Самая главная трудность, по мнению Дины Рубиной, заключается в том, что женщина-писатель рано или поздно сталкивается с дилеммой: вести ли ей себя и дальше в соответствии с предписанными ей социальными ролями или отказаться от них. Ответ Дины Рубиной был однозначный: отказаться, поскольку только тогда у женщины-писателя есть шанс стать писателем. И в первую очередь это касается предписанных обязанностей в отношении семьи и детей, поскольку каждая женщина знает: именно эти сферы порождают самые сильные угрызения совести. В то же время угрызения совести обусловлены ничем иным, как скрытыми или явными требованиями, предъявляемыми женщине обществом, основанном на гегемонии мужчин. И требования эти – взять на себя основную ответственность за дом и детей, с тем чтобы мужчины могли спокойно предаваться любезным их сердцу занятиям, зная, что их потомство находится под надежным присмотром. Любимые занятия мужчин так или иначе связаны с желанием самореализоваться, т.е. по большому счету с карьерой, и эта общественная территория в понимании мужчин абсолютно священна и предназначена для них одних. Дерзнувшие вторгнуться на мужскую территорию женщины подвергаются давлению и гонениям, причем основная цель кампаний – подчеркнуть непригодность женщин для выбранных занятий и продемонстрировать, что им тут нечего делать. Для этой прекрасной и объединяющей цели все средства хороши. Особенно действенны в этом смысле сексистские нападки, совершенно немыслимые в отношении мужчин, какими бы профнепригодными они ни были.

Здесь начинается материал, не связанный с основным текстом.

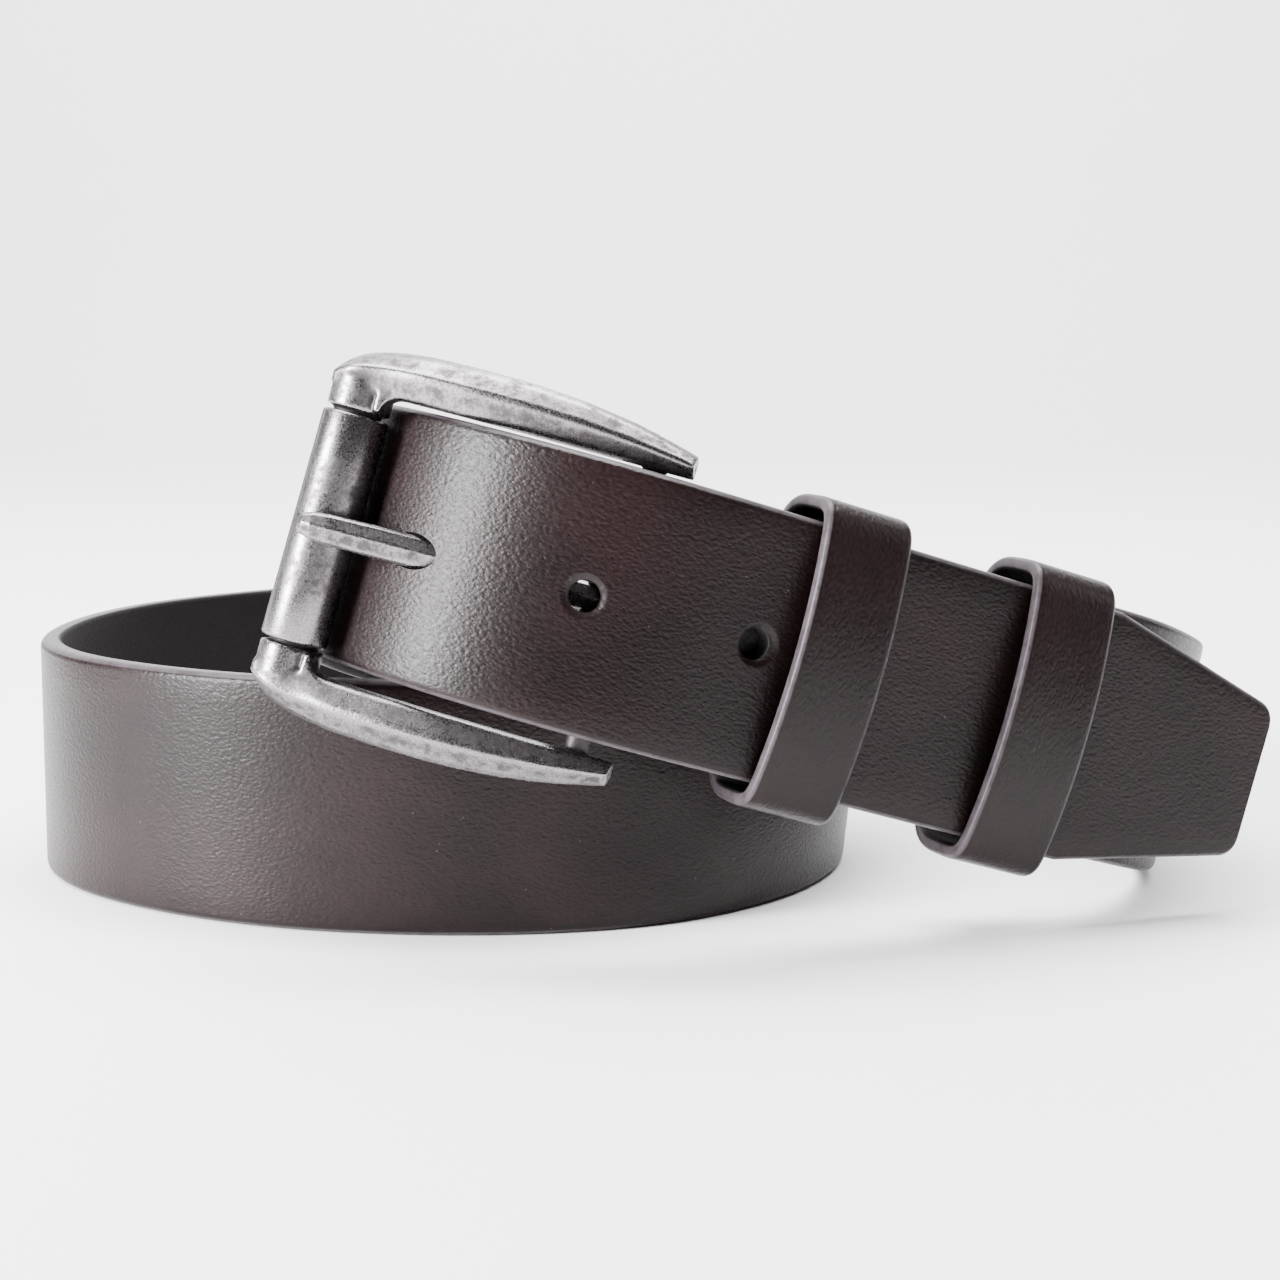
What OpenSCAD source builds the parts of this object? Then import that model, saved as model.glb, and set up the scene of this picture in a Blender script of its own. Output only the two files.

Разумеется, такое положение вещей (когда на женщин возлагается основная отвественность за семью) преподносится как нечто естественное, биологически оправданное и поэтому верное, хотя если что и является биологически верным для вида хомо сапиенс, так это равноправное участие обоих полов в заботе об общем потомстве. И особенно биологически верно это на настоящем этапе, когда мужчинам не приходится бегать за оленями, чтобы обеспечить свою семью обедом.
В вопросе равноправия полов Норвегия (как и другие скандинавские страны) продвинулась гораздо дальше, чем страны просвещенной Европы и бывшего СССР, включая Беларусь и Россию, однако говорить об абсолютном равноправии и тут не приходится, чему подтверждение – бесконечные дискуссии о неравном положении женщин на рынке труда, где они безнадежно проигрывают мужчинам как раз из-за того, что выбирают, как правило, тот путь, который им заранее предназначен, – декретный отпуск и работу на неполную ставку. Показательно, что мужчины и женщины идут, что называется, ноздря в ноздрю в отношении карьеры и зарплаты, пока им не исполняется примерно по 27-28 лет. После этого мужчины вырываются вперед, а карьера подавляющего большинства женщин останавливается и в лучшем случае вновь набирает обороты только через примерно 10-15 лет. Нет нужды говорить, что 27-28 лет – это тот возраст, когда женщины в Норвегии обычно начинают обзаводиться детьми.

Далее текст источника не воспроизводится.